In the past year other influencers such as Floyd Mayweather and DJ Khaled also promoted ICOs, only to get charged by the SEC:
The Securities and Exchange Commission said they are the first cases to charge touting violations regarding ICOs, a relatively new phenomenon that has attracted billions of investor dollars to new cryptocurrencies, often with little to back them up.
The two men settled the charges without admitting or denying the findings. The SEC says its investigation is ongoing.
The internet is filled with offers of new tokens with names that seem calculated to suggest solidity and reliability: Civic, Paragon, Blockchain Capital. Weighty Latin and Greek names like Veritaseum or Gnosis are also a popular way promoters aim to inspire confidence in a new token.
But despite the broad range of colorful token names, the basic structure of initial coin offerings is often essentially the same. A “White Paper” of some 15 to 20 pages lays out the projected purpose for the token, the technology behind it, the biographies of the promoters, and the sales goals the promoters have set for the token. The White Paper is posted on a flashy website, and the promoters open up a sale of the token to the public for a limited time period.
In essence, an initial coin offering is nothing more than an offer of investment opportunity. The sale of crypto tokens is called an “initial coin offering” (ICO) because it so closely resembles an initial public offering of stock.
According to announcements from Shipchain on their ICO, people invested approximately $30 million dollars in the Shipchain ICO. According to Coin Market Cap, the Shipchain ICO is down nearly $28.8 million dollars this year, leaving investors in the ICO with virtually nothing.
Investors in the Shipchain ICO have taken to the internet to lament of their fortunes lost, many directing their complaints to Shipchain CEO John Monarch:
The Rush to Invest in ICOs and Risk of Investment
Earlier this year, investments in ICOs were all the rage. Enthusiasm for new cryptocurrencies was fueled largely by the well-publicized success of Bitcoin, which has lost approximately 80% of its value this year.

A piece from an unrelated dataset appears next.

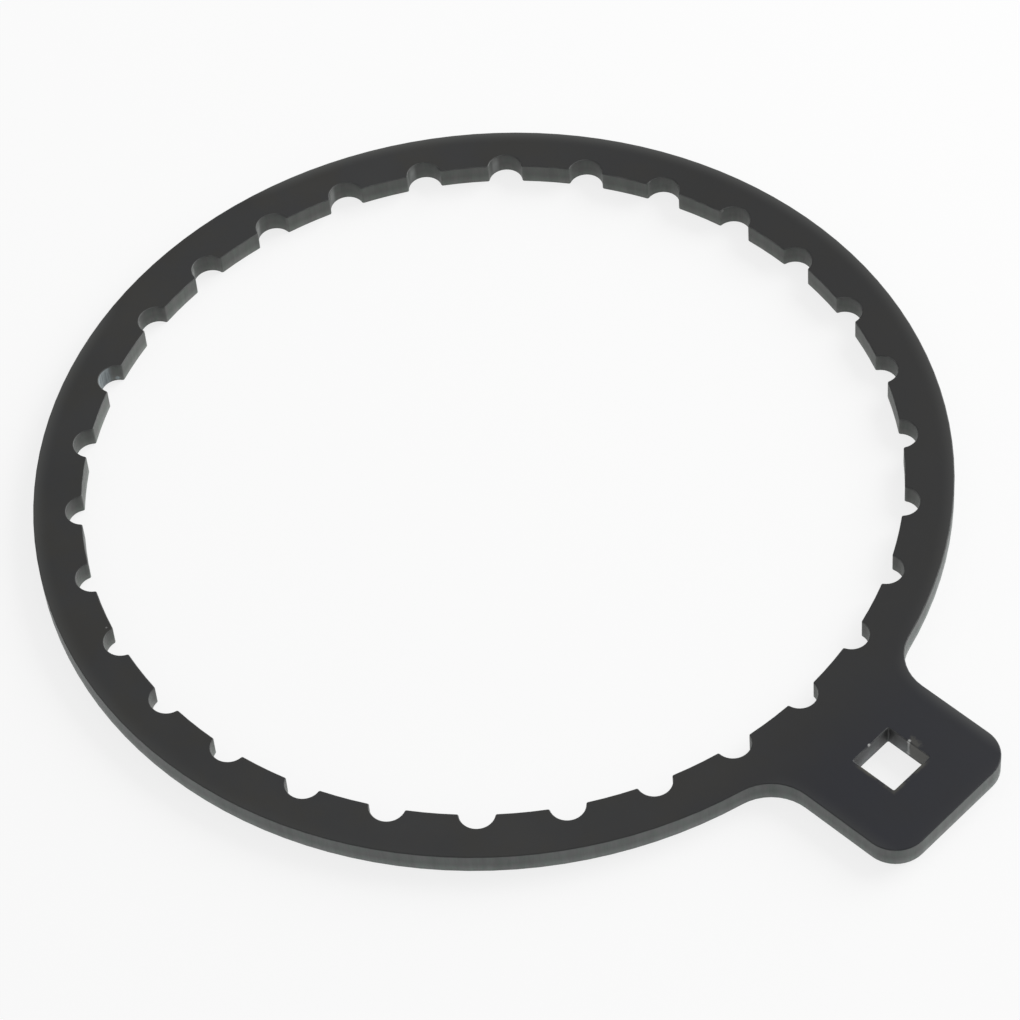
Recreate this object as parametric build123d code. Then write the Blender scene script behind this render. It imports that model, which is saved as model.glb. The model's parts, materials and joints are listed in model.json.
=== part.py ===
from build123d import *
import os

# Filter housing wrench: one flat steel plate, cut to shape and coated.
# The ring slips over a round filter housing, whose ribs sit in the notches round its bore.
# The tab beside the ring holds a square hole for the drive of a handle.
# Millimetres, +Z up. The origin is on the ring's axis, at the underside of the plate.
# +X runs along the middle of the tab.

plate_thickness = 6.0

# The ring. Its bore is measured to the lands between the notches.
ring_bore_r = 105.0
ring_band = 12.5

# The notches reach past the bore by their depth. The lips are the lands' corners.
notch_count = 30
notch_r = 4.5
notch_depth = 4.1
notch_lip_r = 0.5

# The tab. Its roots are the hollow corners where it leaves the ring.
tab_width = 43.0
tab_corner_r = 8.5
tab_root_r = 12.5

# The square hole for a half-inch drive. Its centre is placed from the ring's outer edge,
# and the tab's free end from that centre.
drive_key = 12.7
drive_clearance = 0.3
drive_corner_r = 0.4
drive_from_ring = 16.5
drive_to_tab_end = 21.0

# The softening of every cut edge on both faces.
edge_r = 0.3

ring_outer_r = ring_bore_r + ring_band
drive_hole = drive_key + drive_clearance
drive_x = ring_outer_r + drive_from_ring
tab_end_x = drive_x + drive_to_tab_end


def blank():
    """The ring's disc with its tab, whose free corners and two roots are rounded."""
    with BuildSketch() as outline:
        Circle(ring_outer_r)
        with Locations((tab_end_x / 2, 0)):
            Rectangle(tab_end_x, tab_width)
        roots = outline.vertices().sort_by(Axis.X)[:-2]
        fillet(roots, tab_root_r)
        free_corners = outline.vertices().sort_by(Axis.X)[-2:]
        fillet(free_corners, tab_corner_r)
    return outline.sketch


def ring_opening():
    """The bore and its even round of notches, one of them on the tab's middle line.

    Each notch is the end of a slot that runs out of the bore, so a deeper notch has
    straight sides. Growing the opening and shrinking it back rounds the lips of the
    lands between the notches, and nothing else.
    """
    with BuildSketch() as opening:
        Circle(ring_bore_r)
        with PolarLocations(ring_bore_r + notch_depth - 2 * notch_r, notch_count):
            SlotCenterToCenter(2 * notch_r, 2 * notch_r)
        offset(amount=notch_lip_r)
        offset(amount=-notch_lip_r)
    return opening.sketch


def drive_opening():
    """The square hole for the handle's drive, its sides along and across the tab."""
    with BuildSketch() as opening:
        with Locations((drive_x, 0)):
            RectangleRounded(drive_hole, drive_hole, drive_corner_r)
    return opening.sketch


def wrench_plate():
    """The cut plate, with the edges of both faces softened all round."""
    with BuildPart() as plate:
        with BuildSketch():
            add(blank())
            add(ring_opening(), mode=Mode.SUBTRACT)
            add(drive_opening(), mode=Mode.SUBTRACT)
        extrude(amount=plate_thickness)
        fillet(plate.faces().filter_by(Axis.Z).edges(), edge_r)
    return plate.part


os.makedirs("parts", exist_ok=True)
export_step(wrench_plate(), "parts/wrench_plate.step")
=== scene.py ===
import json
import math

import bmesh
import bpy
from mathutils import Matrix, Vector


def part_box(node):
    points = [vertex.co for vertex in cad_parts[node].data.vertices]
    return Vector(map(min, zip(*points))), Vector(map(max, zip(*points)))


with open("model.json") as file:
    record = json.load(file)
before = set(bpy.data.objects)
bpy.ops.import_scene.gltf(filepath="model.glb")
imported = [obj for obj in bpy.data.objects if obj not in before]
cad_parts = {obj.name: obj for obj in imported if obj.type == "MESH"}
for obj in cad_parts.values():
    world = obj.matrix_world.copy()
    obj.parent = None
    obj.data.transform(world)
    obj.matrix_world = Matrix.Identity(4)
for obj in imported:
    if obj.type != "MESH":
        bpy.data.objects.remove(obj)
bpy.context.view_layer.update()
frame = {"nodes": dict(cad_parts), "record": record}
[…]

Everybody who had missed out on Bitcoin wanted a chance to get in on the action, and get in fast on the new ICOs. It is easy for investors to get caught up in the urgency and hype of the crypto marketplace and hastily sink their money into the latest ICO, without much information about the token or its promoters.
Unfortunately, investors also are not aware that initial coin offerings may be taking advantage of their novelty to quietly evade federal and state regulatory systems that are designed to protect investors from fraud.
In many instances, purchasers of coins in a new ICO receive nothing in exchange for their contributions but the promoter’s promise to build some online service for which the coin will be the accepted currency. But so far, most of these services are still not up and running.
When a promoter abandons the project or simply fails to complete it, the investor’s entire financial contribution is in jeopardy. There is risk in all investments, but an investment that dodges regulatory oversight destroys the level playing field between promoter and investor by stripping investors of legal protections.
How Can the Law Protect ICO Investors?
- What can investors do when an ICO promoter jumps ship or drags his feet in making good on his promise?
- What legal options do investors have when they discover that an ICO promoter has misled or deceived them?
- How does the law protect investors from fraudulent and unfair ICO practices?
In December of 2017, the Securities and Exchange Commissionissued an alert about initial coin offerings. The SEC noted that not a single promoter of an initial coin offering had filed the necessary securities registration paperworkwith the Commission. Yet many ICOs look and behave like securities even if they go by new names or employ complicated technology. And many ICOs meet the legal definition of a security.
An ICO might claim that its token is not a security at all, but ”utility token” that provide investors with current or future access to a product or service. However, as the SEC has recognized, “merely calling a token a ‘utility’ token or structuring it to provide some utility does not prevent the token from being a security.”
Under securities laws, a promoter’s sale of a security that has not been registered with the SEC and does not qualify for exemption from registration confers legal rights on investors. One of those rights is the right of rescission. To put it simply, an investor who bought a security from a promoter who ignored registration requirements has a right to the return of his investment.
SEC orders cryptocurrency companies to return money to ICO investors in groundbreaking settlement
The two companies — Paragon Coin and CarrierEQ — came to settlements with the U.S. Securities and Exchange Commission and will each have to pay fines of $250,000. In addition to returning funds to investors, the two companies will have to file financial statements and other documents that give prospective investors a window into the health of the business, a first for an ICO case.